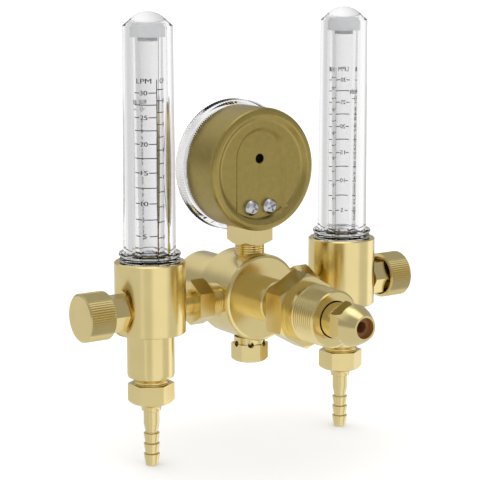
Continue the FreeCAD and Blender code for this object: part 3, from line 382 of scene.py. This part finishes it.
def flow_scale(side):
    """The printed scale of one metering tube: litres a minute, cubic feet an hour and a reading note."""
    tube = f"{side}_metering_tube"
    axis = centre_of(tube)
    radius = radius_of(tube)
    line = math.radians(LINE_TURN[side])

    def place(x, y, z):
        angle = line + x / radius
        reach = radius + z
        return Vector((axis.x + reach * math.cos(angle), axis.y + reach * math.sin(angle), y))

    ink = Print(f"{side}_flow_scale", place)
    arc = math.radians(1.0) * radius
    step = math.radians(4.0) * radius
    half = TICK_HEIGHT / 2

    def tick(start, end, height):
        ink.bar(start * arc, end * arc, height - half, height + half, step)

    for index in range(1, round(FLOW_TOP / FLOW_STEP) + 1):
        litres = index * FLOW_STEP
        height = flow_height(litres)
        if index % 2:
            tick(LITRE_ARC[0], LITRE_ARC[1], height)
        else:
            tick(LITRE_ARC[0], LITRE_GAP[0], height)
            tick(LITRE_GAP[1], LITRE_ARC[1], height)
            words = f"{litres:.0f}"
            ink.text(words, 1.5 * MM * len(words), 1.9 * MM, LITRE_TEXT * arc, height)
    for feet in range(FOOT_STEP, FOOT_TOP + 1, FOOT_STEP):
        height = flow_height(feet * LITRES_PER_FOOT)
        if feet % 10:
            tick(FOOT_ARC[0], FOOT_ARC[1], height)
        else:
            tick(FOOT_ARC[0], FOOT_ARC[1] - 22, height)
            ink.text(f"{feet}", 2.3 * MM, 1.7 * MM, (FOOT_ARC[1] - 8) * arc, height)
    top = flow_height(FLOW_TOP)
    ink.text("LPM", 6.3 * MM, 2.0 * MM, LITRE_TEXT * arc, top + 4.9 * MM)
    ink.text("CFH", 4.4 * MM, 1.9 * MM, 34 * arc, top + 4.9 * MM)
    ink.bar(-half, half, flow_height(0.0) + 3.0 * MM, top + 5.4 * MM, step)
    note = NOTE_TURN * arc
    middle = flow_height(FLOW_TOP / 2) - 4.0 * MM
    ink.text("GAS FLOW AT 20 C AND 3.5 BAR", 52.0 * MM, 1.7 * MM, note, middle, math.pi / 2)
    ink.text("READ", 6.6 * MM, 1.8 * MM, note, top - 4.6 * MM)
    ball_mark(ink, note, top - 7.6 * MM)
    ink.ride("regulator")


def dial_face():
    """The printed face of the cylinder gauge, seen from behind the regulator."""
    middle = centre_of("gauge_case")
    low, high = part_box("gauge_dial")
    face = high.y
    radius = (high.x - low.x) / 2

    def place(x, y, z):
        return Vector((middle.x - x, face + z, middle.z + y))

    ink = Print("dial_face_print", place)

    def spoke(turn, inner, outer, width):
        cos, sin = math.cos(turn), math.sin(turn)
        corners = ((inner, -width), (outer, -width), (outer, width), (inner, width))
        rings = []
        for z in (0.0, INK_THICKNESS):
            ring = [ink.mesh.verts.new(place(a * cos - b * sin, a * sin + b * cos, z)) for a, b in corners]
            ink.mesh.faces.new(ring)
            rings.append(ring)
        for i in range(4):
            ink.mesh.faces.new((rings[0][i - 1], rings[0][i], rings[1][i], rings[1][i - 1]))

    def number(value, digit, height, reach, turn):
        words = f"{value}"
        ink.text(words, digit * len(words), height, reach * math.cos(turn), reach * math.sin(turn))

    def turn_of(share):
        return math.radians(DIAL_ZERO - DIAL_SWEEP * share)

    for value in range(0, DIAL_TOP + 1, DIAL_STEP):
        turn = turn_of(value / DIAL_TOP)
        long = value % 500 == 0
        spoke(turn, radius * (0.80 if long else 0.85), radius * 0.9, (0.16 if long else 0.08) * MM)
        if value % 1000 == 0:
            number(value, 1.6 * MM, 2.4 * MM, radius * 0.66, turn)
    for bar in range(0, 281, 20):
        turn = turn_of(bar * PSI_PER_BAR / DIAL_TOP)
        spoke(turn, radius * 0.47, radius * 0.52, 0.1 * MM)
        if bar % 100 == 0 and bar:
            number(bar, 1.0 * MM, 1.5 * MM, radius * 0.39, turn)
    ink.text("psi", 4.0 * MM, 2.8 * MM, 0.0, -radius * 0.42)
    ink.text("bar", 3.0 * MM, 1.8 * MM, 0.0, -radius * 0.60)
    ink.ride("regulator")


def relief_spring():
    """The relief spring, which in the real valve shortens from its fixed lower end as the relief disc
    lifts, copied with a mesh of its own and attached to the regulator in place of the imported part.
    """
    node = frame["nodes"]["relief_spring"]
    coils = bpy.data.objects.new("relief_spring_coils", node.data.copy())
    coils.matrix_world = node.matrix_world.copy()
    bpy.context.scene.collection.objects.link(coils)
    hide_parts("relief_spring")
    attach(coils, "regulator")
    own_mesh(coils)


# ---- studio -------------------------------------------------------------------------------------------
def make_floor():
    """A large pale floor under the hose tails. Metal and clear plastic show the surround in its place."""
    mesh = bpy.data.meshes.new("floor")
    reach = FLOOR_REACH
    corners = ((-reach, -reach), (reach, -reach), (reach, reach), (-reach, reach))
    height = cad_low.z - FLOOR_GAP
    mesh.from_pydata([(x, y, height) for x, y in corners], [], [(0, 1, 2, 3)])
    tree = Tree("studio_floor")
    tree.surface(Base_Color=(0.93, 0.93, 0.93, 1.0), Roughness=0.9, Specular_IOR_Level=0.0)
    mesh.materials.append(tree.material)
    floor = bpy.data.objects.new("floor", mesh)
    bpy.context.scene.collection.objects.link(floor)
    floor.visible_glossy = False
    floor.visible_transmission = False


def make_studio():
    """A plain white surround, which metal sees as a light grey room with soft panels.

    Through the clear pieces it is white too, and a little shaded towards one side.
    """
    world = bpy.data.worlds.new("studio")
    bpy.context.scene.world = world
    world.use_nodes = True
    nodes, links = world.node_tree.nodes, world.node_tree.links
    nodes.clear()

    def put(kind, inputs=(), **settings):
        node = nodes.new(kind)
        for key, value in settings.items():
            setattr(node, key, value)
        for key, value in dict(inputs).items():
            if isinstance(value, bpy.types.NodeSocket):
                links.new(value, node.inputs[key])
            else:
                node.inputs[key].default_value = value
        return node

    def sum_of(operation, first, second=0.0):
        return put("ShaderNodeMath", {0: first, 1: second}, operation=operation).outputs[0]

    direction = put("ShaderNodeTexCoord").outputs["Generated"]
    parts = put("ShaderNodeSeparateXYZ", {0: direction}).outputs
    turn = sum_of("ARCTAN2", parts[1], parts[0])
    height = sum_of("ARCSINE", parts[2])

    def window(value, middle, half, soft):
        away = sum_of("ABSOLUTE", sum_of("SUBTRACT", value, math.radians(middle)))
        inputs = {
            "Value": away,
            "From Min": math.radians(half - soft / 2),
            "From Max": math.radians(half + soft / 2),
            "To Min": 1.0,
            "To Max": 0.0,
        }
        return put("ShaderNodeMapRange", inputs, interpolation_type="SMOOTHSTEP").outputs[0]

    def rise(value, start, end):
        inputs = {"Value": value, "From Min": math.radians(start), "From Max": math.radians(end)}
        return put("ShaderNodeMapRange", inputs, interpolation_type="SMOOTHSTEP").outputs[0]

    ground = GROUND_LEVEL
    for middle, half, soft, gain in GROUND_PANELS:
        ground = sum_of("ADD", ground, sum_of("MULTIPLY", window(turn, middle, half, soft), gain))
    back_glow = sum_of("MULTIPLY", rise(height, 18.0, 34.0), window(turn, 110.0, 60.0, 40.0))
    wall = sum_of("ADD", WALL_LEVEL, sum_of("MULTIPLY", back_glow, BACK_GLOW))
    wall = sum_of("ADD", wall, sum_of("MULTIPLY", rise(height, 60.0, 76.0), OVERHEAD_GLOW))
    level = put("ShaderNodeMix", {"Factor": rise(height, -5.0, 3.0), 2: ground, 3: wall}).outputs[0]
    rays = put("ShaderNodeLightPath").outputs
    shade = sum_of("MULTIPLY", window(turn, 106.0, 40.0, 50.0), BEYOND_SHADE)
    beyond = sum_of("SUBTRACT", BEYOND_LEVEL, shade)
    clear = put("ShaderNodeMix", {"Factor": rays["Is Transmission Ray"], 2: level, 3: beyond}).outputs[0]
    plain = sum_of("MAXIMUM", rays["Is Camera Ray"], rays["Is Diffuse Ray"])
    strength = put("ShaderNodeMix", {"Factor": plain, 2: clear, 3: PLAIN_LEVEL}).outputs[0]
    background = put("ShaderNodeBackground", {"Color": (1.0, 1.0, 1.0, 1.0), "Strength": strength})
    output = put("ShaderNodeOutputWorld")
    links.new(background.outputs[0], output.inputs[0])
    bpy.context.scene.view_settings.view_transform = "Standard"


def make_camera():
    """The camera, aimed a little above and beside the middle of the flowmeter line."""
    camera = bpy.data.objects.new("camera", bpy.data.cameras.new("camera"))
    bpy.context.scene.collection.objects.link(camera)
    camera.data.lens = LENS_MM
    camera.data.sensor_width = SENSOR_MM
    camera.data.clip_start = 0.05
    camera.data.clip_end = 100.0
    camera.data.dof.use_dof = False
    forward = Vector(
        (
            -math.sin(VIEW_AZIMUTH) * math.cos(VIEW_PITCH),
            math.cos(VIEW_AZIMUTH) * math.cos(VIEW_PITCH),
            -math.sin(VIEW_PITCH),
        )
    )
    tubes = (centre_of("left_flow_body") + centre_of("right_flow_body")) / 2
    aim = Vector((-5.2 * MM, tubes.y, 24.9 * MM))
    camera.location = aim - forward * VIEW_DISTANCE
    camera.rotation_mode = "QUATERNION"
    camera.rotation_quaternion = forward.to_track_quat("-Z", "Y")
    bpy.context.scene.camera = camera


finish_frame()
for side in SIDES:
    flow_scale(side)
dial_face()
relief_spring()
make_floor()
make_studio()
make_camera()
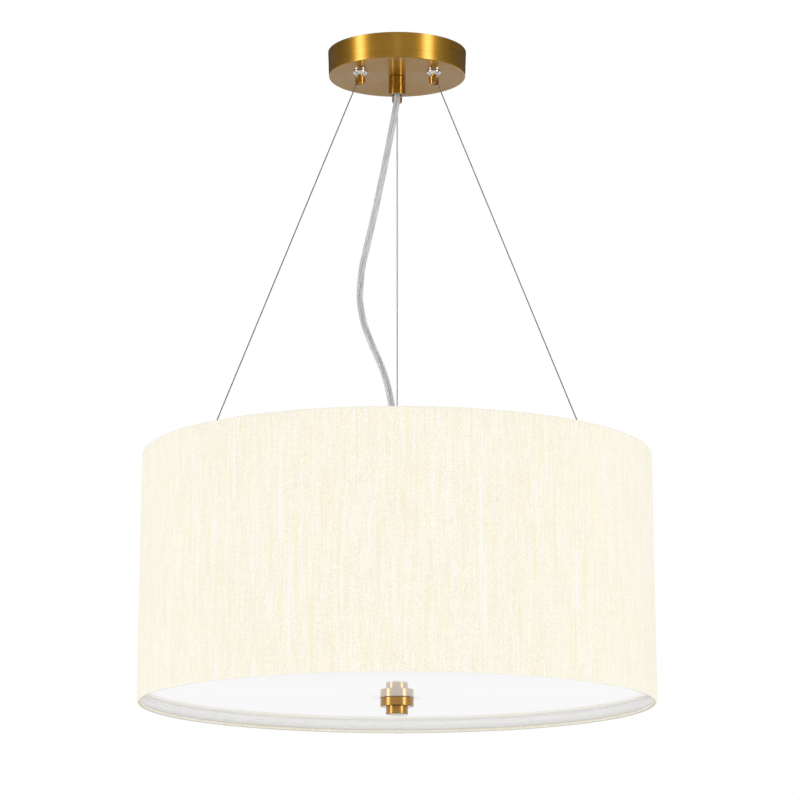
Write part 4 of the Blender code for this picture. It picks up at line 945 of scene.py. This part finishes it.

--------------------------------

**WHAT NEEDS TO BE DONE**:
Quote the records above exactly, from the first line through the line containing "ink.bar(start * arc, end", and nothing more.

**RESULT**:
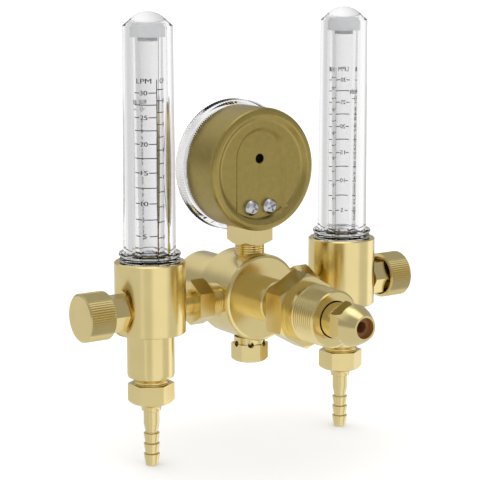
Continue the FreeCAD and Blender code for this object: part 3, from line 382 of scene.py. This part finishes it.
def flow_scale(side):
    """The printed scale of one metering tube: litres a minute, cubic feet an hour and a reading note."""
    tube = f"{side}_metering_tube"
    axis = centre_of(tube)
    radius = radius_of(tube)
    line = math.radians(LINE_TURN[side])

    def place(x, y, z):
        angle = line + x / radius
        reach = radius + z
        return Vector((axis.x + reach * math.cos(angle), axis.y + reach * math.sin(angle), y))

    ink = Print(f"{side}_flow_scale", place)
    arc = math.radians(1.0) * radius
    step = math.radians(4.0) * radius
    half = TICK_HEIGHT / 2

    def tick(start, end, height):
        ink.bar(start * arc, end * arc, height - half, height + half, step)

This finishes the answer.